Sunday, January 01, 2006

Places Never Seen

For some writers, place is as central to their work as any character. I have faced that challenge in the past, but in the young-adult novel I am currently writing, place is simply a means to an end - it is a stage set for my characters, derived from calculated convenience but with certain unintended consequences for what unfolds in it. When dealing with local culture, I am usually happy to approximate and remix for the sake of fiction; but I always feel explicitly beholden to the details of place, which requires me to do a lot of research for my writing. The burden of those details can also lead to some drastic decisions. The other day, for example, after some thought and research I moved my protagonist's hometown (and starting point for an international journey) from San Francisco to Washington, D.C.

I did this for three reasons.

First, the protagonist has special powers which he must explore in secret and near the ocean, for reasons that are made clear in the book. That cuts out everything but the coasts, assuming that I intend for this to be an American story, which I do.

Second, he will be journeying from there by boat to Madagascar, a fact I had not thought through when I first located him in San Francisco. After researching the routes and travel times of container ships across the Atlantic, through the Mediterranean and into the Indian Ocean, I realized that leaving from the East Coast cuts weeks off the journey, which still stands at roughly a month at sea, while heading East across the Pacific offered no time savings at all. Since I was already committed to a relatively straightforward narrative clock and intended to color the journey with a couple of dramatic incidents, I had no interest in doubling it, and since the protagonist spends much of that time underfed and living in a cage, I am concerned not to put him through so much that he is hopelessly demoralized even before his journey has really begun.

The third reason is that when I originally had the story open in San Francisco, I wrote a pivotal scene which takes place in a paddleboat on the pleasure pond in Golden Gate Park. I didn't want to completely rewrite it - the paddleboating insinuated itself into the scene pretty well - so I looked at maps and websites until I located another walkable urban center with access to a pond that rented paddleboats, and which also had a major zoo that was fairly accessible to the city center (another important plot point relied on that). According to maps (which means it was true within the last several years, which is good enough for me) you can rent paddleboats for use in the Tidal Basin just south of the Mall in Washington, D.C., the body of water that gracefully surrounds the Jefferson Memorial and backs up against a large stand of cherry trees. The National Zoo is a quick subway ride away. So D.C. it was.
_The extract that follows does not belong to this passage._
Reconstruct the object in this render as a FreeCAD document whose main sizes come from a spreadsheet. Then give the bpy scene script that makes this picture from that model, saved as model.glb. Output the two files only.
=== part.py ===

But my real challenge was in identifying a water-based location for the protagonist's first experiments with his unusual powers. These powers can have fairly unpredictable and potentially dramatic effects, so isolation was important, as was the ability to contain a potential problem while trying to decide what to do about it. I used Google Maps to venture down the Potomac from D.C. in search of a place he and his companions could get to within a few hours at most and spend the day at in relative secrecy.

There is nothing of this kind on the Potomac, but once you reach the Chesapeake Bay there are quite a few islands in what is a rapidly submerging ecosystem. Erosion and sea level rise have been active there for hundreds of years and have turned many land masses into tiny islands as the water takes them apart. Once I had discovered the great many uninhabited islands that dot the bay, and that there was a far more intelligent landward route to them via causeway to the small fishing and beach towns perched on the edge of the mainland's peninsula, it was just a matter of finding the right island.

I chose James Island, a chain of three tiny, once-inhabited but now abandoned islands in the middle of the bay, and based the locations I needed for the story on what I could see on the map. I am happy with the way it worked out, and have a more interesting (to me) setting for that part of my story, in part because I don't know what it's like. I lived in San Francisco, and found it a little hard writing about it five years after leaving, having lived there for three years and visited the locations I was trying to write about maybe two or three times, and never as an author mining it for material. I tend to get a lot of psychological work done when I am deliberately working with a place to write about it but store very little for rainy-day writing needs. In this case, it was easier to write about places I had never seen.